BP will share the licence to extract oil from the Rumaila field near Basra with China National Petroleum Corporation (CNPC), the state-owned parent of PetroChina, and the Iraqi oil ministry. A spokesman for BP yesterday refused to confirm that the deal had received official sanction, adding that the company had heard only reports of the approval and had not spoken with Iraqi officials directly.
Analysts estimate that the Rumaila field has the potential to produce 17 billion barrels during its lifetime, with Iraq aiming to increase production at the site by 2 million barrels a day.
The country has the world's third biggest oil reserves, but has suffered from a lack of investment and United Nations restrictions on exports during the Saddam Hussein era. In more recent years, insurgent attacks on Iraq's oil fields have also hampered supplies.
Most of the 32 companies that originally joined the tender process for licences connected to six oil fields and two gas fields, including the likes of Exxon Mobil and Total, withdrew complaining that the terms imposed by the Iraqis were not generous enough. BP and CNPC agreed to run the Rumaila field after Exxon Mobil turned it down.
Iraq's oil ministry offered 20-year service contracts, which stipulate that companies would not be paid anything until a minimum level of production, almost the amount already being produced at Rumaila, was reached. Above that point, the companies would be paid a certain amount per barrel up to a maximum level stipulated by the ministry.
The maximum amount being offered by the ministry in the case of the Rumaila field was a lot less than the oil companies were initially asking for: Exxon Mobil declined to accept the maximum payment, but BP and CNPC, which had originally asked for $4 a barrel, agreed to do the work for $2 a barrel. They will also be able to bill the ministry for the costs of the work the two groups have to do on the production facilities.
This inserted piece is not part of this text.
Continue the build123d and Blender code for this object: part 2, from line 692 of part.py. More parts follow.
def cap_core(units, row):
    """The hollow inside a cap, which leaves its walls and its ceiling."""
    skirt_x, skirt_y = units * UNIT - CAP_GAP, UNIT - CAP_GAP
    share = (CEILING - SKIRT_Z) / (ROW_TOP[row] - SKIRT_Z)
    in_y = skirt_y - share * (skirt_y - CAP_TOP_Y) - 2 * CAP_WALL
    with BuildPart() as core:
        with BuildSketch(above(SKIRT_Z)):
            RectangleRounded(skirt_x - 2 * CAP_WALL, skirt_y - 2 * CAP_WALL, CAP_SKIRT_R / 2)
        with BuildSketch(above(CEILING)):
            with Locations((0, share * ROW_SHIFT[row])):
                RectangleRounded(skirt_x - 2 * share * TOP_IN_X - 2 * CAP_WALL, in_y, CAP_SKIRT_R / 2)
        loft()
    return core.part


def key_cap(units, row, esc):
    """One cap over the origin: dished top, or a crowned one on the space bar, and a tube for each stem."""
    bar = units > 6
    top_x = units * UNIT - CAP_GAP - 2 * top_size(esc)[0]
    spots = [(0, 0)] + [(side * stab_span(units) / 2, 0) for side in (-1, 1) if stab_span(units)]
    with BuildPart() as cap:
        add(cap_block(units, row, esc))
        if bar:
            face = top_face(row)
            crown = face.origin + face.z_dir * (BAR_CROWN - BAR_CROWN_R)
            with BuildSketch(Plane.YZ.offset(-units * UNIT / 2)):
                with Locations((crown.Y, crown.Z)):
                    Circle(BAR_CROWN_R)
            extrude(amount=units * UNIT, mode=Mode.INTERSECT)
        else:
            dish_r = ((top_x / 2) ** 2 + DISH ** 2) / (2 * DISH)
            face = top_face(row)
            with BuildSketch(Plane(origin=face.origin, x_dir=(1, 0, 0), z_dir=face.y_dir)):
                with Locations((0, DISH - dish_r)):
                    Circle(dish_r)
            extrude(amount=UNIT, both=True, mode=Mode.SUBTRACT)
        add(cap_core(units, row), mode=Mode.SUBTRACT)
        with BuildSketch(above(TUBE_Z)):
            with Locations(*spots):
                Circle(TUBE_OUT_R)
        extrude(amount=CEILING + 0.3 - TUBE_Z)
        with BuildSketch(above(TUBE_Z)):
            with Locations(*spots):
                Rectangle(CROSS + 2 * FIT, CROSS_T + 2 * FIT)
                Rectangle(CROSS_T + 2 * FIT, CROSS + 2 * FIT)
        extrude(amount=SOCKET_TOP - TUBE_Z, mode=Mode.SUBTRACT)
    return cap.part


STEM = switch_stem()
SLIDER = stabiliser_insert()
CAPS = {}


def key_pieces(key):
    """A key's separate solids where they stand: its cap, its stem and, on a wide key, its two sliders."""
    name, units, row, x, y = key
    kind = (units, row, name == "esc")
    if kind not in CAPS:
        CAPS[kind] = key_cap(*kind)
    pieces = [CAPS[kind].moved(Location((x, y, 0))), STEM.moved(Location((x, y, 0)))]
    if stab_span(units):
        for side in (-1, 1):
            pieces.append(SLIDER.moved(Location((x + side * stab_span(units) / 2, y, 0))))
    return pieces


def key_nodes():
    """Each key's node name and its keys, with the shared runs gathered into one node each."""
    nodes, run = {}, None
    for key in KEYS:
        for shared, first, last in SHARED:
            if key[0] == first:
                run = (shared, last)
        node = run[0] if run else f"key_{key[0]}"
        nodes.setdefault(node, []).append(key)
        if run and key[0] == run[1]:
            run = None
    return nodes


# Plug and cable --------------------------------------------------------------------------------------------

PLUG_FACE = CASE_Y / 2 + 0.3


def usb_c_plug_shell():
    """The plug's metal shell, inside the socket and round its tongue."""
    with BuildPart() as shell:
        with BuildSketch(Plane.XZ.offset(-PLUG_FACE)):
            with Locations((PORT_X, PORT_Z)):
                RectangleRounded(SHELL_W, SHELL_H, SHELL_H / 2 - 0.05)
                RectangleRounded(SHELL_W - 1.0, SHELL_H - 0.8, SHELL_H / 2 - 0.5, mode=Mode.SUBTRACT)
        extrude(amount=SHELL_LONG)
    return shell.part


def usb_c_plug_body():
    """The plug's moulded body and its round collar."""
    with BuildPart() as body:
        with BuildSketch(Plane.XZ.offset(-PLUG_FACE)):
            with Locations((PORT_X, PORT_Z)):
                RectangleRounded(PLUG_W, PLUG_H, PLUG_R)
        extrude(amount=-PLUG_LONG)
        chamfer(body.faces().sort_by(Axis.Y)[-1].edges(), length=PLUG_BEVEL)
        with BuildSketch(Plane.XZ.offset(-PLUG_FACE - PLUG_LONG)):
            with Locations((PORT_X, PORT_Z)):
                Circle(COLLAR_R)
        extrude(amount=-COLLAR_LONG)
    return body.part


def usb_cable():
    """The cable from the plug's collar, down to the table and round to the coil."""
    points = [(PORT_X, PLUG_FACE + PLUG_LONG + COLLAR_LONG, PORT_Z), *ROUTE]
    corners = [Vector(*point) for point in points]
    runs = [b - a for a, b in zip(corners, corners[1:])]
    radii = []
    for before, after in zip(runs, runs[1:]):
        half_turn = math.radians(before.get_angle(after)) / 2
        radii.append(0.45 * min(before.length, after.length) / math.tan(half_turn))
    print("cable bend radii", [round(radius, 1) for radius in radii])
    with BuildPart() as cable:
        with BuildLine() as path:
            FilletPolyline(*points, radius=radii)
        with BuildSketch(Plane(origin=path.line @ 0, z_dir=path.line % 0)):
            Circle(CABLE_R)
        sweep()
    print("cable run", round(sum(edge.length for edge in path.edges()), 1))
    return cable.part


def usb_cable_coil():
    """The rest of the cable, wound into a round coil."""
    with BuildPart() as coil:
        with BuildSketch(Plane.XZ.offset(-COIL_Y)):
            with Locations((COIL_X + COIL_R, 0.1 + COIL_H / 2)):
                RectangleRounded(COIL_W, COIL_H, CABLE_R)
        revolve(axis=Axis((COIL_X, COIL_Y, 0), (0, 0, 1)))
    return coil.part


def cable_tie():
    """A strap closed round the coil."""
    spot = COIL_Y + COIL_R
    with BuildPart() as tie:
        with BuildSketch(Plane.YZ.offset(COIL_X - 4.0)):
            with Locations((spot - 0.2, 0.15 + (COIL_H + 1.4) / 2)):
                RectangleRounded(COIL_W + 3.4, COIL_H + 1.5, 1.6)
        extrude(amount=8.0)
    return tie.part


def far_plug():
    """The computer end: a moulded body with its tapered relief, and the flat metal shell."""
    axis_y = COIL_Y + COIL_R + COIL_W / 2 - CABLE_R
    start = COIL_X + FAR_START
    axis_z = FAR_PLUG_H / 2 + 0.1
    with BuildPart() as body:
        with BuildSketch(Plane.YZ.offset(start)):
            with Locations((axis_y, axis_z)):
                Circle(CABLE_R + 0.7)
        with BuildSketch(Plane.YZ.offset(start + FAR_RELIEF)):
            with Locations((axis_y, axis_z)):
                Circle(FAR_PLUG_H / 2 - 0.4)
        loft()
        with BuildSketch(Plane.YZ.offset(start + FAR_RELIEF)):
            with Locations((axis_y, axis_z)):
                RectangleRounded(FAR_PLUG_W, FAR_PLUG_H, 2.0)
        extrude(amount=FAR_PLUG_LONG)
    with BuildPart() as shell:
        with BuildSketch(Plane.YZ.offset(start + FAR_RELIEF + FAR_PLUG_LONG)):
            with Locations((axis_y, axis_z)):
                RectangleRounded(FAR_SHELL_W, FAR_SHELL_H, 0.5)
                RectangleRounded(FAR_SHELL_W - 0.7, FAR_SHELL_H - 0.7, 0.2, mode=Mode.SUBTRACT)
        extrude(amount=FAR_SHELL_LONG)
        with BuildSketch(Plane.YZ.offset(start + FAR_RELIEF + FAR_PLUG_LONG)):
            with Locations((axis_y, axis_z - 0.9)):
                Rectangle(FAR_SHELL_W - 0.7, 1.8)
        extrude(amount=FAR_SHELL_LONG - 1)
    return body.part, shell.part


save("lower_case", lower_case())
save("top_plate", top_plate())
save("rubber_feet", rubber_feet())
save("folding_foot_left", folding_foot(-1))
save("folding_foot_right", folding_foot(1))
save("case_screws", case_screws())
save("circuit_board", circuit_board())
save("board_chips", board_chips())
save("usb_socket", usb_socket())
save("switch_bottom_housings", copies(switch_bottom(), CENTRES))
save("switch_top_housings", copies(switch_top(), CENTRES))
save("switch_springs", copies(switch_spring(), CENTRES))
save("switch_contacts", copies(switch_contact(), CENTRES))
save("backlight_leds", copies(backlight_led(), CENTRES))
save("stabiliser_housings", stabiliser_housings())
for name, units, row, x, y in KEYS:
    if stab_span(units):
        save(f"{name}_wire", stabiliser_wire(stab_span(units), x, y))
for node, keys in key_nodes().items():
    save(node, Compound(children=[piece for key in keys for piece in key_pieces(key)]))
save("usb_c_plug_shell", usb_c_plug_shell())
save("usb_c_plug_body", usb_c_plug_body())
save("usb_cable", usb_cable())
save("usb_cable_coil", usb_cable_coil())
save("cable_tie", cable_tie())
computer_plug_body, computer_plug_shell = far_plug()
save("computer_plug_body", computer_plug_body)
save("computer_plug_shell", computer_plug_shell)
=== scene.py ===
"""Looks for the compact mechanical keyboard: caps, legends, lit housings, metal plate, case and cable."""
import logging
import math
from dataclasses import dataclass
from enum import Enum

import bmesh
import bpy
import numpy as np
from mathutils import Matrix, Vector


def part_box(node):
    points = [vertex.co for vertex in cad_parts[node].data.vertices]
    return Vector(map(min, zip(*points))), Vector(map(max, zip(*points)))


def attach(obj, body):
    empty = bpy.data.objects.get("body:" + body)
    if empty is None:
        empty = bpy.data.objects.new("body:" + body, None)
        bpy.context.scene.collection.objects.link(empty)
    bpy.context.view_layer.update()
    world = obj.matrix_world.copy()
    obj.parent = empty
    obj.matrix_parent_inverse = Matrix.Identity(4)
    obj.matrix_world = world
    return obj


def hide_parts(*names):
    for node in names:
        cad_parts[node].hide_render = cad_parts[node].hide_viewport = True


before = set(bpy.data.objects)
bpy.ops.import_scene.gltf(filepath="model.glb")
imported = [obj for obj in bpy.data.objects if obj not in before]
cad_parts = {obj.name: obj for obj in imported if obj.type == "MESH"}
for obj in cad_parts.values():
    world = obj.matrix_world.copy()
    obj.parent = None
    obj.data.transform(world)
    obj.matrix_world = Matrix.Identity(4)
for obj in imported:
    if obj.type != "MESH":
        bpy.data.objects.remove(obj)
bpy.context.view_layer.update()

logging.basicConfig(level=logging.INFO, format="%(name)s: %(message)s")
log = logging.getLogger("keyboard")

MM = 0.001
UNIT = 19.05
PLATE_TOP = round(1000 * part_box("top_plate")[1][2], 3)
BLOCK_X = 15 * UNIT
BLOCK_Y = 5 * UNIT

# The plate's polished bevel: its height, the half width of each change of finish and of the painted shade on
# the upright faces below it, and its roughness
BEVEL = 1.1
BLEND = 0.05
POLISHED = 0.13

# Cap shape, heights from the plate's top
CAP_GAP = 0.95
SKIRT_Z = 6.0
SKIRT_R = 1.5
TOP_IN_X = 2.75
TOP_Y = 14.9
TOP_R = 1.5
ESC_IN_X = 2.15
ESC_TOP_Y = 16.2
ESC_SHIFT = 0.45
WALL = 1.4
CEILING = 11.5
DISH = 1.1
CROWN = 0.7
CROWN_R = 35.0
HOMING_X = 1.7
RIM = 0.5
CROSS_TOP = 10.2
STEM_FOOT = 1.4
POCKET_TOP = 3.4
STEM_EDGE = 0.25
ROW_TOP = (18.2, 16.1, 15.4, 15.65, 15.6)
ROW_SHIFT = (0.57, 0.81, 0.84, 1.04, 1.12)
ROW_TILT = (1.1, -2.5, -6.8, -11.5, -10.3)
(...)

The deal between Iraq's government and the energy companies has caused anger among anti-war protesters, who have argued that the decision to invade Iraq in 2003 and to topple Saddam Hussein's regime was linked to oil, rather than ridding Iraq of weapons of mass destruction, which were not found following the war.
"We always said that this war was at least in part to grab the resources of Iraq, despite the wishes of the vast majority of the Iraqi people and the oil workers' union themselves," said Lindsey German, convenor of the Stop the War Coalition.
"The oil companies and the governments backing them have decided to privatise the oil industry. It confirms exactly why we went to war in the first place. People should look at this and remember all the high-flown moral reasons we were given for going to war."